— start SUPPLIED DATA —

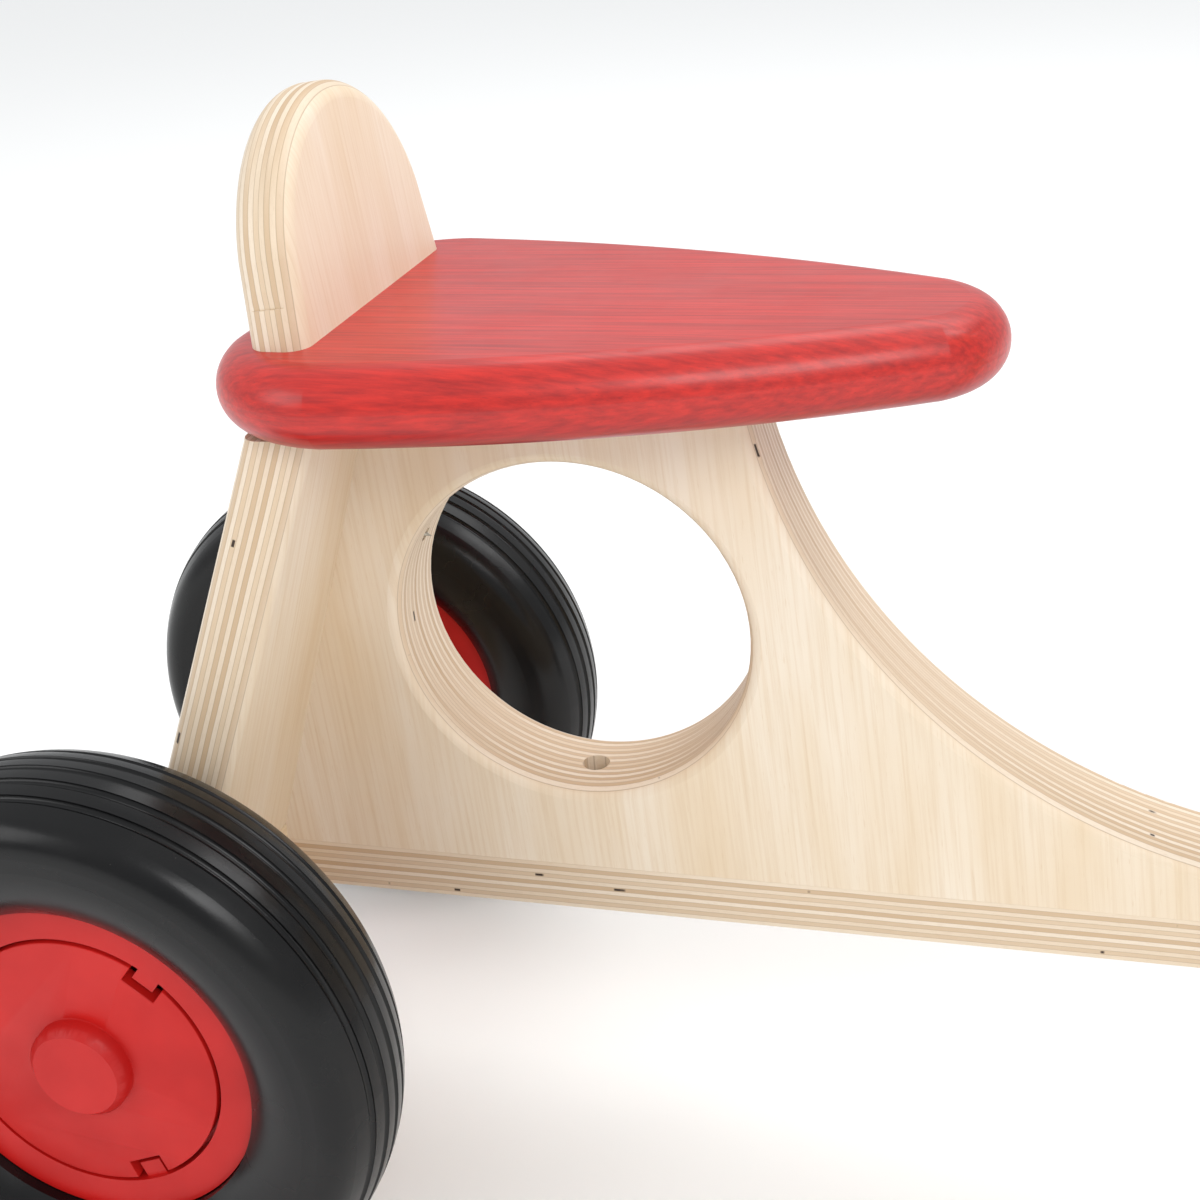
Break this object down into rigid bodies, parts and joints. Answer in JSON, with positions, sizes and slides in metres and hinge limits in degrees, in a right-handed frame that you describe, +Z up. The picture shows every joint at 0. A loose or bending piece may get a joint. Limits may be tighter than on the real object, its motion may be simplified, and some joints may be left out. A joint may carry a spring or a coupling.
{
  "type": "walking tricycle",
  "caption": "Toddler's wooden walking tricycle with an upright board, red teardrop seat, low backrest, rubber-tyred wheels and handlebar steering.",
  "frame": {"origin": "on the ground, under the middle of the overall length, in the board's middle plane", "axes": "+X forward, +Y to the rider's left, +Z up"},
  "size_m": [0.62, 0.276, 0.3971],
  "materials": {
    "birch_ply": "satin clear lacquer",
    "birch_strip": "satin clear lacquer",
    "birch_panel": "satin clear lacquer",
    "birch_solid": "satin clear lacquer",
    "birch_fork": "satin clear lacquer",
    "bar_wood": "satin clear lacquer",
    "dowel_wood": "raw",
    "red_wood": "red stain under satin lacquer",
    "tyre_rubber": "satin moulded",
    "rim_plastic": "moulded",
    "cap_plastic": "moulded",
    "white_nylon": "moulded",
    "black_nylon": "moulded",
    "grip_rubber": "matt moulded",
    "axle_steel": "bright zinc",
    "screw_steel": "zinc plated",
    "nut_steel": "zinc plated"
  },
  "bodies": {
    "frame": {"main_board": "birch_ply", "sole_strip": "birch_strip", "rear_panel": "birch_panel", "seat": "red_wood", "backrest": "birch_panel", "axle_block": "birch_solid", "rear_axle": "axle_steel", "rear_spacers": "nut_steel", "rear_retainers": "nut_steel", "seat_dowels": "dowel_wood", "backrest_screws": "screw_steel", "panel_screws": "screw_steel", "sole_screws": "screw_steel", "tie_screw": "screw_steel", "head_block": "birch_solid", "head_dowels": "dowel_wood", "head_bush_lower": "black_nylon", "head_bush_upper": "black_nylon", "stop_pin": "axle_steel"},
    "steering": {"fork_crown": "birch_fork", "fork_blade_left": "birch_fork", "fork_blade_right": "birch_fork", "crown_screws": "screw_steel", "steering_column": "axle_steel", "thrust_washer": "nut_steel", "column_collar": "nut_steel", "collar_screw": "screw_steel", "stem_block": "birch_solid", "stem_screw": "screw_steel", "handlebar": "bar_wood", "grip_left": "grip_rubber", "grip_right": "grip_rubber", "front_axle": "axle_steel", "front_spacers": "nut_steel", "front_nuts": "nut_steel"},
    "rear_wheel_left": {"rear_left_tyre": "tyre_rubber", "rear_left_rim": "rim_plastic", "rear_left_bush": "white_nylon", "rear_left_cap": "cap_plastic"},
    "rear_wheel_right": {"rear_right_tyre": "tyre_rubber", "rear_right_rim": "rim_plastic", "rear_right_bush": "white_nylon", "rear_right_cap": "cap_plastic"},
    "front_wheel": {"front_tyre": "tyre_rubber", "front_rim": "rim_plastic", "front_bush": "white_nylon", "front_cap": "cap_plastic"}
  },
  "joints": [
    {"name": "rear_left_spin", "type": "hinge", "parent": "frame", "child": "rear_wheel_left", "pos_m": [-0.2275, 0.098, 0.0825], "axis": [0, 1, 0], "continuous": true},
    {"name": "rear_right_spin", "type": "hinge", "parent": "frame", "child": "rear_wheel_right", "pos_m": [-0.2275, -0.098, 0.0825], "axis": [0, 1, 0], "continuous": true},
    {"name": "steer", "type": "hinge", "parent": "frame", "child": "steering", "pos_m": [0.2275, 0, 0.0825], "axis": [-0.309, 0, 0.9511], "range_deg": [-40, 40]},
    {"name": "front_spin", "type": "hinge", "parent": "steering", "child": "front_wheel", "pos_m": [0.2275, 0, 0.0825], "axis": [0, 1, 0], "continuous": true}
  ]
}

— end SUPPLIED DATA —
— start SUPPLIED DATA —

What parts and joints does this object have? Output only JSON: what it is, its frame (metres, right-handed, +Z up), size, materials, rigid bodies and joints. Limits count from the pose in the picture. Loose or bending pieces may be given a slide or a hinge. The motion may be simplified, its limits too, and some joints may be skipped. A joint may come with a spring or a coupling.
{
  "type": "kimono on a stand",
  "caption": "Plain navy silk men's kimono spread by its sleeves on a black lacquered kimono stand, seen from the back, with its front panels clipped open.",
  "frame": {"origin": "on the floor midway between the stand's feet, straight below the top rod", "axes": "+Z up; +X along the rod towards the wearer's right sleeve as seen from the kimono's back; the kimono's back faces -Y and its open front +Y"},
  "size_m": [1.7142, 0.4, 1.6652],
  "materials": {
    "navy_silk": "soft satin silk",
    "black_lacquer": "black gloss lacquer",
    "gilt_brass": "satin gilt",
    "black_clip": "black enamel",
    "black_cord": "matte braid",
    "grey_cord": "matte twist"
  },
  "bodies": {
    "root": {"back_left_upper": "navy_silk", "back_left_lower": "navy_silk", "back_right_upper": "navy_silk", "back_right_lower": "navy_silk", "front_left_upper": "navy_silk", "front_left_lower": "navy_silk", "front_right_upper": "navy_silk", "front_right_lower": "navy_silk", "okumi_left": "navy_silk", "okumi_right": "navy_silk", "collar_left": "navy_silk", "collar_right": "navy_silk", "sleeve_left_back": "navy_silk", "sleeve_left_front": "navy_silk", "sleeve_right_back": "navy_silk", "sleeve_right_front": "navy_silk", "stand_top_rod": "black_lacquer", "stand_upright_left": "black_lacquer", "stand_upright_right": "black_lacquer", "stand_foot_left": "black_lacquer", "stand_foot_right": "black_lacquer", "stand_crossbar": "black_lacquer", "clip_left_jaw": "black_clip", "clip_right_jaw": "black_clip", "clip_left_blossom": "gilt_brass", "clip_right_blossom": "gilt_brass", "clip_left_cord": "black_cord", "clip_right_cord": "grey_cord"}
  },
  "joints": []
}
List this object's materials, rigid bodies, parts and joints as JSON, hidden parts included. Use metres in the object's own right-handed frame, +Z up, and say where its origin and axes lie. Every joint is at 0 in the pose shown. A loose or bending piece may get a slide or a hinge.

— end SUPPLIED DATA —

(SHORT PROBLEM) In the lines above, find each one with "bending" and list it.

(RESPONSE FOR THIS EXERCISE)
Break this object down into rigid bodies, parts and joints. Answer in JSON, with positions, sizes and slides in metres and hinge limits in degrees, in a right-handed frame that you describe, +Z up. The picture shows every joint at 0. A loose or bending piece may get a joint. Limits may be tighter than on the real object, its motion may be simplified, and some joints may be left out. A joint may carry a spring or a coupling.
What parts and joints does this object have? Output only JSON: what it is, its frame (metres, right-handed, +Z up), size, materials, rigid bodies and joints. Limits count from the pose in the picture. Loose or bending pieces may be given a slide or a hinge. The motion may be simplified, its limits too, and some joints may be skipped. A joint may come with a spring or a coupling.
List this object's materials, rigid bodies, parts and joints as JSON, hidden parts included. Use metres in the object's own right-handed frame, +Z up, and say where its origin and axes lie. Every joint is at 0 in the pose shown. A loose or bending piece may get a slide or a hinge.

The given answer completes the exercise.